Discover how Experts Only transformed John Summit’s merch into fashion-forward streetwear—elevating his brand, deepening fan culture, and expanding his reach beyond music.

John Summit isn’t just leading crowds at festivals—he’s quietly leading a shift in how artist merch is perceived, positioned, and worn. Through his label Experts Only, he’s developed a merch strategy that transcends traditional artist branding. It’s not just merch anymore. It’s fashion.

Experts Only doesn’t follow the same blueprint most artist-run labels use. It’s not just about slapping a logo on a tee and calling it a day. From the beginning, the brand has approached apparel like a boutique streetwear label—with a focus on cut, color, material, and mood, not just marketing.

This shift is subtle but important: fans aren’t buying shirts to show support. They’re wearing them because they look good. And that’s a powerful distinction.

The Design Language

Experts Only merch feels intentional. Oversized, washed-out tees. Minimalist graphics. Vintage-inspired colorways. It’s less about John Summit’s name being front and center, and more about crafting a vibe. The pieces wouldn’t be out of place at a fashion-forward event in Silver Lake or Williamsburg—and that’s the point.

The branding is subtle, but loaded. A small “Experts Only” patch on a heavyweight garment says more than a tour date shirt ever could. The clothes feel exclusive, understated, and cool—even to people who don’t know who John Summit is. That’s fashion branding at work, not artist branding.

This approach aligns perfectly with the current moment in streetwear, where muted logos and elevated basics dominate. It places Experts Only alongside emerging lifestyle labels, not next to merch booths at clubs. And because of that, the brand extends beyond the artist—which is exactly what Summit seems to be building: a platform, not a vanity label.

Fans as Fashion Ambassadors

What’s especially savvy is how fans have embraced the gear not just as merch, but as everyday wear. Scroll through TikTok or Instagram and you’ll find countless photos of people styling Experts Only gear with cargos, New Balances, sunglasses, and layered chains.

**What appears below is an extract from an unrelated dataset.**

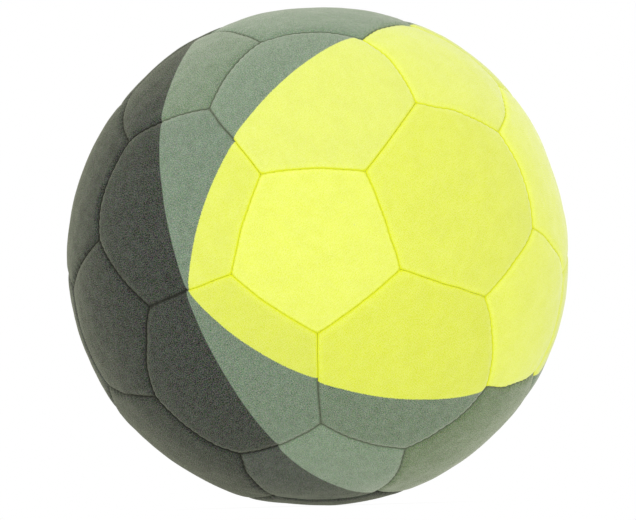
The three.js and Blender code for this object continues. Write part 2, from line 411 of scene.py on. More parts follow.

This is where the brand crosses into fashion territory. The product lives outside the club. It gets worn to brunch, to the gym, at the airport. It becomes a signal—not just that someone listens to John Summit, but that they get the vibe.

And when a product enters that zone, it becomes much more powerful than any tour hoodie ever could.

Cultural Relevance Over Hype

Experts Only isn’t playing the artificial scarcity game too hard. There’s less emphasis on hyped, ultra-limited drops and more on consistency and cool factor. That gives it a slower burn—but a more sustainable one.

The brand doesn’t need a resale frenzy to validate it. It builds relevance through real wear, real social posts, and real-world styling. That’s why it’s sticking.

From a culture-building perspective, this strategy pays off in a major way. When fans want to wear your logo because it completes a fit, not just because they like your music, you've graduated from artist merch into brand equity.

The Broader Play

For Summit, Experts Only does more than sell clothes—it anchors a brand universe. It reinforces the label’s sound, aesthetic, and ethos. The name itself—“Experts Only”—is already a lifestyle statement. You’re not just a raver, you’re not just a fan. You’re someone who’s tapped in.

Every piece sold becomes a wearable form of that identity. And that’s where true brand power comes from—not just recognition, but aspiration.

This positions Experts Only to eventually transcend its current format. Think capsule collections with high-end collaborators, physical pop-ups in key cities, or even co-branded events that are half party, half runway. Summit has laid the groundwork for all of it.

Final Thought

In a world flooded with artist merch, Experts Only is a case study in restraint, clarity, and cultural fluency. It proves that the best way to create something fans actually wear is to design for style first, artist second.

John Summit didn’t just make cool merch. He built a label that speaks fluently to the moment—where the line between DJ, brand, and fashion label isn’t just blurred, it’s obsolete.